Exercise details |
Pull every line of the entries that has the word "Blender".
═════ Dataset content
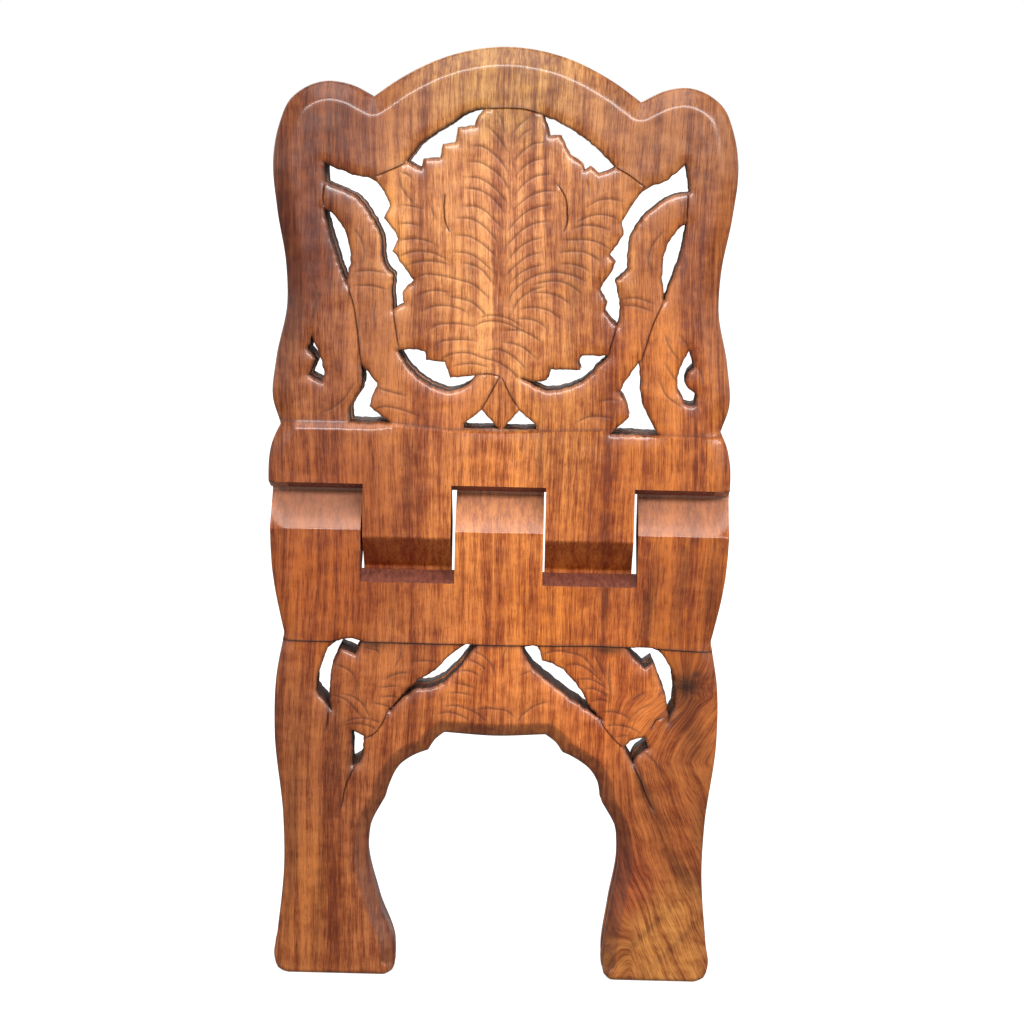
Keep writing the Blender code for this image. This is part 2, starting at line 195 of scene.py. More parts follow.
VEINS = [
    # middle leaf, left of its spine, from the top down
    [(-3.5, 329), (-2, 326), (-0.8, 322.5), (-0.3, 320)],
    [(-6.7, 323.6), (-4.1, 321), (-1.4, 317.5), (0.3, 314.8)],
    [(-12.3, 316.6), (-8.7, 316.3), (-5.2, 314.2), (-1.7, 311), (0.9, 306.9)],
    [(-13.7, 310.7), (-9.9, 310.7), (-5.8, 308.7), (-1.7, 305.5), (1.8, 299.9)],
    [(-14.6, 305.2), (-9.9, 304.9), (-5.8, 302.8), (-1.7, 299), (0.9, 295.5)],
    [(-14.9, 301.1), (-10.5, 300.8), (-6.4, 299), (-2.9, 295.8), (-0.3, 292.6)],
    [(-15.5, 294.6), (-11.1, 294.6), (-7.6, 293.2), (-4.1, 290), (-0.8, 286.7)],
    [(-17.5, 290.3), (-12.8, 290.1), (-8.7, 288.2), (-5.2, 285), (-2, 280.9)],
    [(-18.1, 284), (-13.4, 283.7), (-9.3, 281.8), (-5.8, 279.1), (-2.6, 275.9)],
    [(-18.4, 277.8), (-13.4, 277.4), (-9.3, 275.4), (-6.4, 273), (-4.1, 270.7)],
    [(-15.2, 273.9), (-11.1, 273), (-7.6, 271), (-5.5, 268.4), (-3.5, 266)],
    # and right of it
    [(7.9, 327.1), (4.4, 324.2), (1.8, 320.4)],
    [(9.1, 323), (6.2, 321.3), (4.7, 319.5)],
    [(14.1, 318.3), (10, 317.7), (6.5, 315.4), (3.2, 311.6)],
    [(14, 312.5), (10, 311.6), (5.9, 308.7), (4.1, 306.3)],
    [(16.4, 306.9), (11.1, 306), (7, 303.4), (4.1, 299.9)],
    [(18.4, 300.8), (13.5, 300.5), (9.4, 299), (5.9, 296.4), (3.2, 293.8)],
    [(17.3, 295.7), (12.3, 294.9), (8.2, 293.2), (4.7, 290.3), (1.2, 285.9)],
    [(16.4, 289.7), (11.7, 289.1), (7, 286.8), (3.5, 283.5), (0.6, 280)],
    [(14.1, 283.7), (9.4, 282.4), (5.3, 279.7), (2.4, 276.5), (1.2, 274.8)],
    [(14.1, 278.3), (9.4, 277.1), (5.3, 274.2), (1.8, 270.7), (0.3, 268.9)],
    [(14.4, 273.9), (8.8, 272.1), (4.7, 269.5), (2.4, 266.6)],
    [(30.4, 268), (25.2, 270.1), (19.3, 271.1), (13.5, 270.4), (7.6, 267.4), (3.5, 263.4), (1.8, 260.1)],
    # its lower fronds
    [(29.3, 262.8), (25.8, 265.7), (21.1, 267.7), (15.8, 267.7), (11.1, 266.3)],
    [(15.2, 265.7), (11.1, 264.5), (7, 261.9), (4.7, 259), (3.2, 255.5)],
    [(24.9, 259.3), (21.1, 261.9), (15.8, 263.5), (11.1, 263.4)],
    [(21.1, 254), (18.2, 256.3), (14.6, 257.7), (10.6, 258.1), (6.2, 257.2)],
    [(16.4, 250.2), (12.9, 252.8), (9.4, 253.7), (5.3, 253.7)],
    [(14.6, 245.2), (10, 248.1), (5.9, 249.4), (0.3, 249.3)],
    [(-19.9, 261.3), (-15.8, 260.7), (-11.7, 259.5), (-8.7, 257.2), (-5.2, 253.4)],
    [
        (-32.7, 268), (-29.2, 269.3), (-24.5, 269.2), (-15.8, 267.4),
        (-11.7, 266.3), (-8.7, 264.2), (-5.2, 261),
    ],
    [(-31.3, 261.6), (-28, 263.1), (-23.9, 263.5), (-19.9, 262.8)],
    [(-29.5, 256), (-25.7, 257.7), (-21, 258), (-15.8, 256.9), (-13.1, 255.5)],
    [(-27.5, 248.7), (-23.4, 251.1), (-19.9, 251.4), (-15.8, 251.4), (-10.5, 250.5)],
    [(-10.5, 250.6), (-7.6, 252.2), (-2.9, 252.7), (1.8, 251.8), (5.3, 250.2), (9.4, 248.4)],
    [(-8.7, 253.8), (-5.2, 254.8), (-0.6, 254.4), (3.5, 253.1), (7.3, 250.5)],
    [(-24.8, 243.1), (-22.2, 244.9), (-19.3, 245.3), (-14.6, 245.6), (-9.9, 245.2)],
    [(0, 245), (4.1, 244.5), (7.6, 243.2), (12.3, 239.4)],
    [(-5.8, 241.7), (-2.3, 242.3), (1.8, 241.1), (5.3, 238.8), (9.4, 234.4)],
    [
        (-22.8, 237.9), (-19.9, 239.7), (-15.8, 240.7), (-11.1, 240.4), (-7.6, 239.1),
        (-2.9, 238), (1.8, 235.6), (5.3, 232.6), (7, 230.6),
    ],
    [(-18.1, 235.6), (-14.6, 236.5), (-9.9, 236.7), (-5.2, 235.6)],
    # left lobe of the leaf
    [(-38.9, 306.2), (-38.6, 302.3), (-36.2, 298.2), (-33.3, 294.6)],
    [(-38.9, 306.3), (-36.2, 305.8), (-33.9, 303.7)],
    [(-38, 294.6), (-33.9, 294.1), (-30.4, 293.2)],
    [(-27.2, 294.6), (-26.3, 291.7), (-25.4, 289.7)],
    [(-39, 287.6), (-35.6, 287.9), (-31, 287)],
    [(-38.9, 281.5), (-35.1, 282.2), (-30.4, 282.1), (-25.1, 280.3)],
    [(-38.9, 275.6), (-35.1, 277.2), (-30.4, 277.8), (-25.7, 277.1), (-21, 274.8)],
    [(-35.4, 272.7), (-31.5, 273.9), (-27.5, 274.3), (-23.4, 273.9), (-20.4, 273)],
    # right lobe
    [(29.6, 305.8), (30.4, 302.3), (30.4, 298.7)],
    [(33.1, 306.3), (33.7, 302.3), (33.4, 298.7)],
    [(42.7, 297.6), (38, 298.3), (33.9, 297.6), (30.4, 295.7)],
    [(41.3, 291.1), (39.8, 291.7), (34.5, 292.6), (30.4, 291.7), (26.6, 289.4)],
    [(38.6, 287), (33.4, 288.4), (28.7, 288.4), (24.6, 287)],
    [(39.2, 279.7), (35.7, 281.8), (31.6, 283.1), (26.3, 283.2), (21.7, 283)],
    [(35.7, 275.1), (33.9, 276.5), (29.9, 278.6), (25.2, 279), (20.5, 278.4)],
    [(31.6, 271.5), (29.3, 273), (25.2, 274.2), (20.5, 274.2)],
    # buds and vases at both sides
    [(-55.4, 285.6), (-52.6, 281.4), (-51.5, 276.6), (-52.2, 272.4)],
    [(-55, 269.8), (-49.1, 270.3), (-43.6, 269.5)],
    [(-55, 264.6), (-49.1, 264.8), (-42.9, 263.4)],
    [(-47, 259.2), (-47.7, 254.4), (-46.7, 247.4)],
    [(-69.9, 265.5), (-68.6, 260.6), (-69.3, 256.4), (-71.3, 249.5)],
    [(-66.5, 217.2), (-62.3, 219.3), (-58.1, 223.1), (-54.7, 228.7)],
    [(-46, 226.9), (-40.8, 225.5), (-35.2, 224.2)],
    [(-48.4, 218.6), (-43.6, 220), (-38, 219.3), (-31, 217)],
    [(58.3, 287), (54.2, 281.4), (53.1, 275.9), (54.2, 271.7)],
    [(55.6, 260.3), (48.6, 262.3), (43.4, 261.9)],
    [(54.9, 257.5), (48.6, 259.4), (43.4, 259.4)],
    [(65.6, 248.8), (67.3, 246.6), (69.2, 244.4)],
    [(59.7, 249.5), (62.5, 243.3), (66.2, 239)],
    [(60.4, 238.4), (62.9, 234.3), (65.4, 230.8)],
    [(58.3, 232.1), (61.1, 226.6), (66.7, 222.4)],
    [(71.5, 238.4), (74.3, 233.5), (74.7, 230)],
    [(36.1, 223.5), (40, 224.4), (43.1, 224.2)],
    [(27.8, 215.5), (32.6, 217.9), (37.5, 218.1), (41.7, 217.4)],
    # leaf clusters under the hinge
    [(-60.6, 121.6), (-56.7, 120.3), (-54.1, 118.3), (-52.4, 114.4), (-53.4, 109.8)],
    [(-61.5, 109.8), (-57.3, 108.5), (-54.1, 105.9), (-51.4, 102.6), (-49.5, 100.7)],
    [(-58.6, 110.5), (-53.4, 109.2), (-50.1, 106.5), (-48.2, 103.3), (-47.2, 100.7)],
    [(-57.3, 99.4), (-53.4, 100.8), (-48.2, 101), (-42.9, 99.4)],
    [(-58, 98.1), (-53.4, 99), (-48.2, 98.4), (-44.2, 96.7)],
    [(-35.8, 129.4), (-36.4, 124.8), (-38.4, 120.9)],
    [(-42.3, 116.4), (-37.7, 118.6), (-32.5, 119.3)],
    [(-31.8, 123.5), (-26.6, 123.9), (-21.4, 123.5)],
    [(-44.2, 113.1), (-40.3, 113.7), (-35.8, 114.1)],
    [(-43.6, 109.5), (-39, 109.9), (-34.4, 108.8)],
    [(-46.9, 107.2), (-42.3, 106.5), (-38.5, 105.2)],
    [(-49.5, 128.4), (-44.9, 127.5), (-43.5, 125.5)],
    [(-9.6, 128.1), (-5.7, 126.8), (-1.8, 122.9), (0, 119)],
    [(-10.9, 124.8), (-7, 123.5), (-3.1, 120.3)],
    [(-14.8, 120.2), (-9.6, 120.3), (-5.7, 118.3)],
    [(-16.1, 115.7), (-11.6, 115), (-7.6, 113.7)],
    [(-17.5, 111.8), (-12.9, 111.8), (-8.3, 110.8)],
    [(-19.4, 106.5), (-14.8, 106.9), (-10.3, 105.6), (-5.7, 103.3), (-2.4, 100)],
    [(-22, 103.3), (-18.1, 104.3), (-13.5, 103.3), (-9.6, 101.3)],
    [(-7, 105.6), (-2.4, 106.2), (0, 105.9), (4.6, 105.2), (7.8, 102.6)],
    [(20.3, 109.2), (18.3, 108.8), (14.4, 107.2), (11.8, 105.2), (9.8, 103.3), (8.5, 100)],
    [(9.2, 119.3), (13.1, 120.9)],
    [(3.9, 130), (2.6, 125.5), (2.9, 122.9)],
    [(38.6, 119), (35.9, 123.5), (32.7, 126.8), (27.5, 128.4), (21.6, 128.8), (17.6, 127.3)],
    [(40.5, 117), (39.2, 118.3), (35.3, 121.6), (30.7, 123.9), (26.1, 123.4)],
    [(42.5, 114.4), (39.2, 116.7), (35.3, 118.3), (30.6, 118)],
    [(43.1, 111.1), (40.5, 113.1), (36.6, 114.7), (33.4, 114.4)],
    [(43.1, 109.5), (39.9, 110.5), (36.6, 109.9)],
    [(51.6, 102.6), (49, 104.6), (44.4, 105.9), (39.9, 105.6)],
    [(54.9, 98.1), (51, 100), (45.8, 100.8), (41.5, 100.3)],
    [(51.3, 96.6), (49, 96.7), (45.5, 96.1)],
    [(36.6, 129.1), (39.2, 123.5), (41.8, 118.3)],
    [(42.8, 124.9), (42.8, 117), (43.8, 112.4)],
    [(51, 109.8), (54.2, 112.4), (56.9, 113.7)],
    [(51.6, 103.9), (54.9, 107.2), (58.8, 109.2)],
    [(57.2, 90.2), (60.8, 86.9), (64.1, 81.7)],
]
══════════
═════ Dataset content
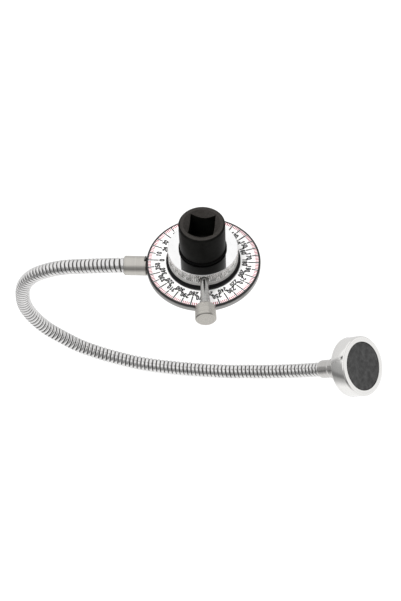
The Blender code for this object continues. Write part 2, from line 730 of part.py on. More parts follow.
══════════
Correct result |
Keep writing the Blender code for this image. This is part 2, starting at line 195 of scene.py. More parts follow.
The Blender code for this object continues. Write part 2, from line 730 of part.py on. More parts follow.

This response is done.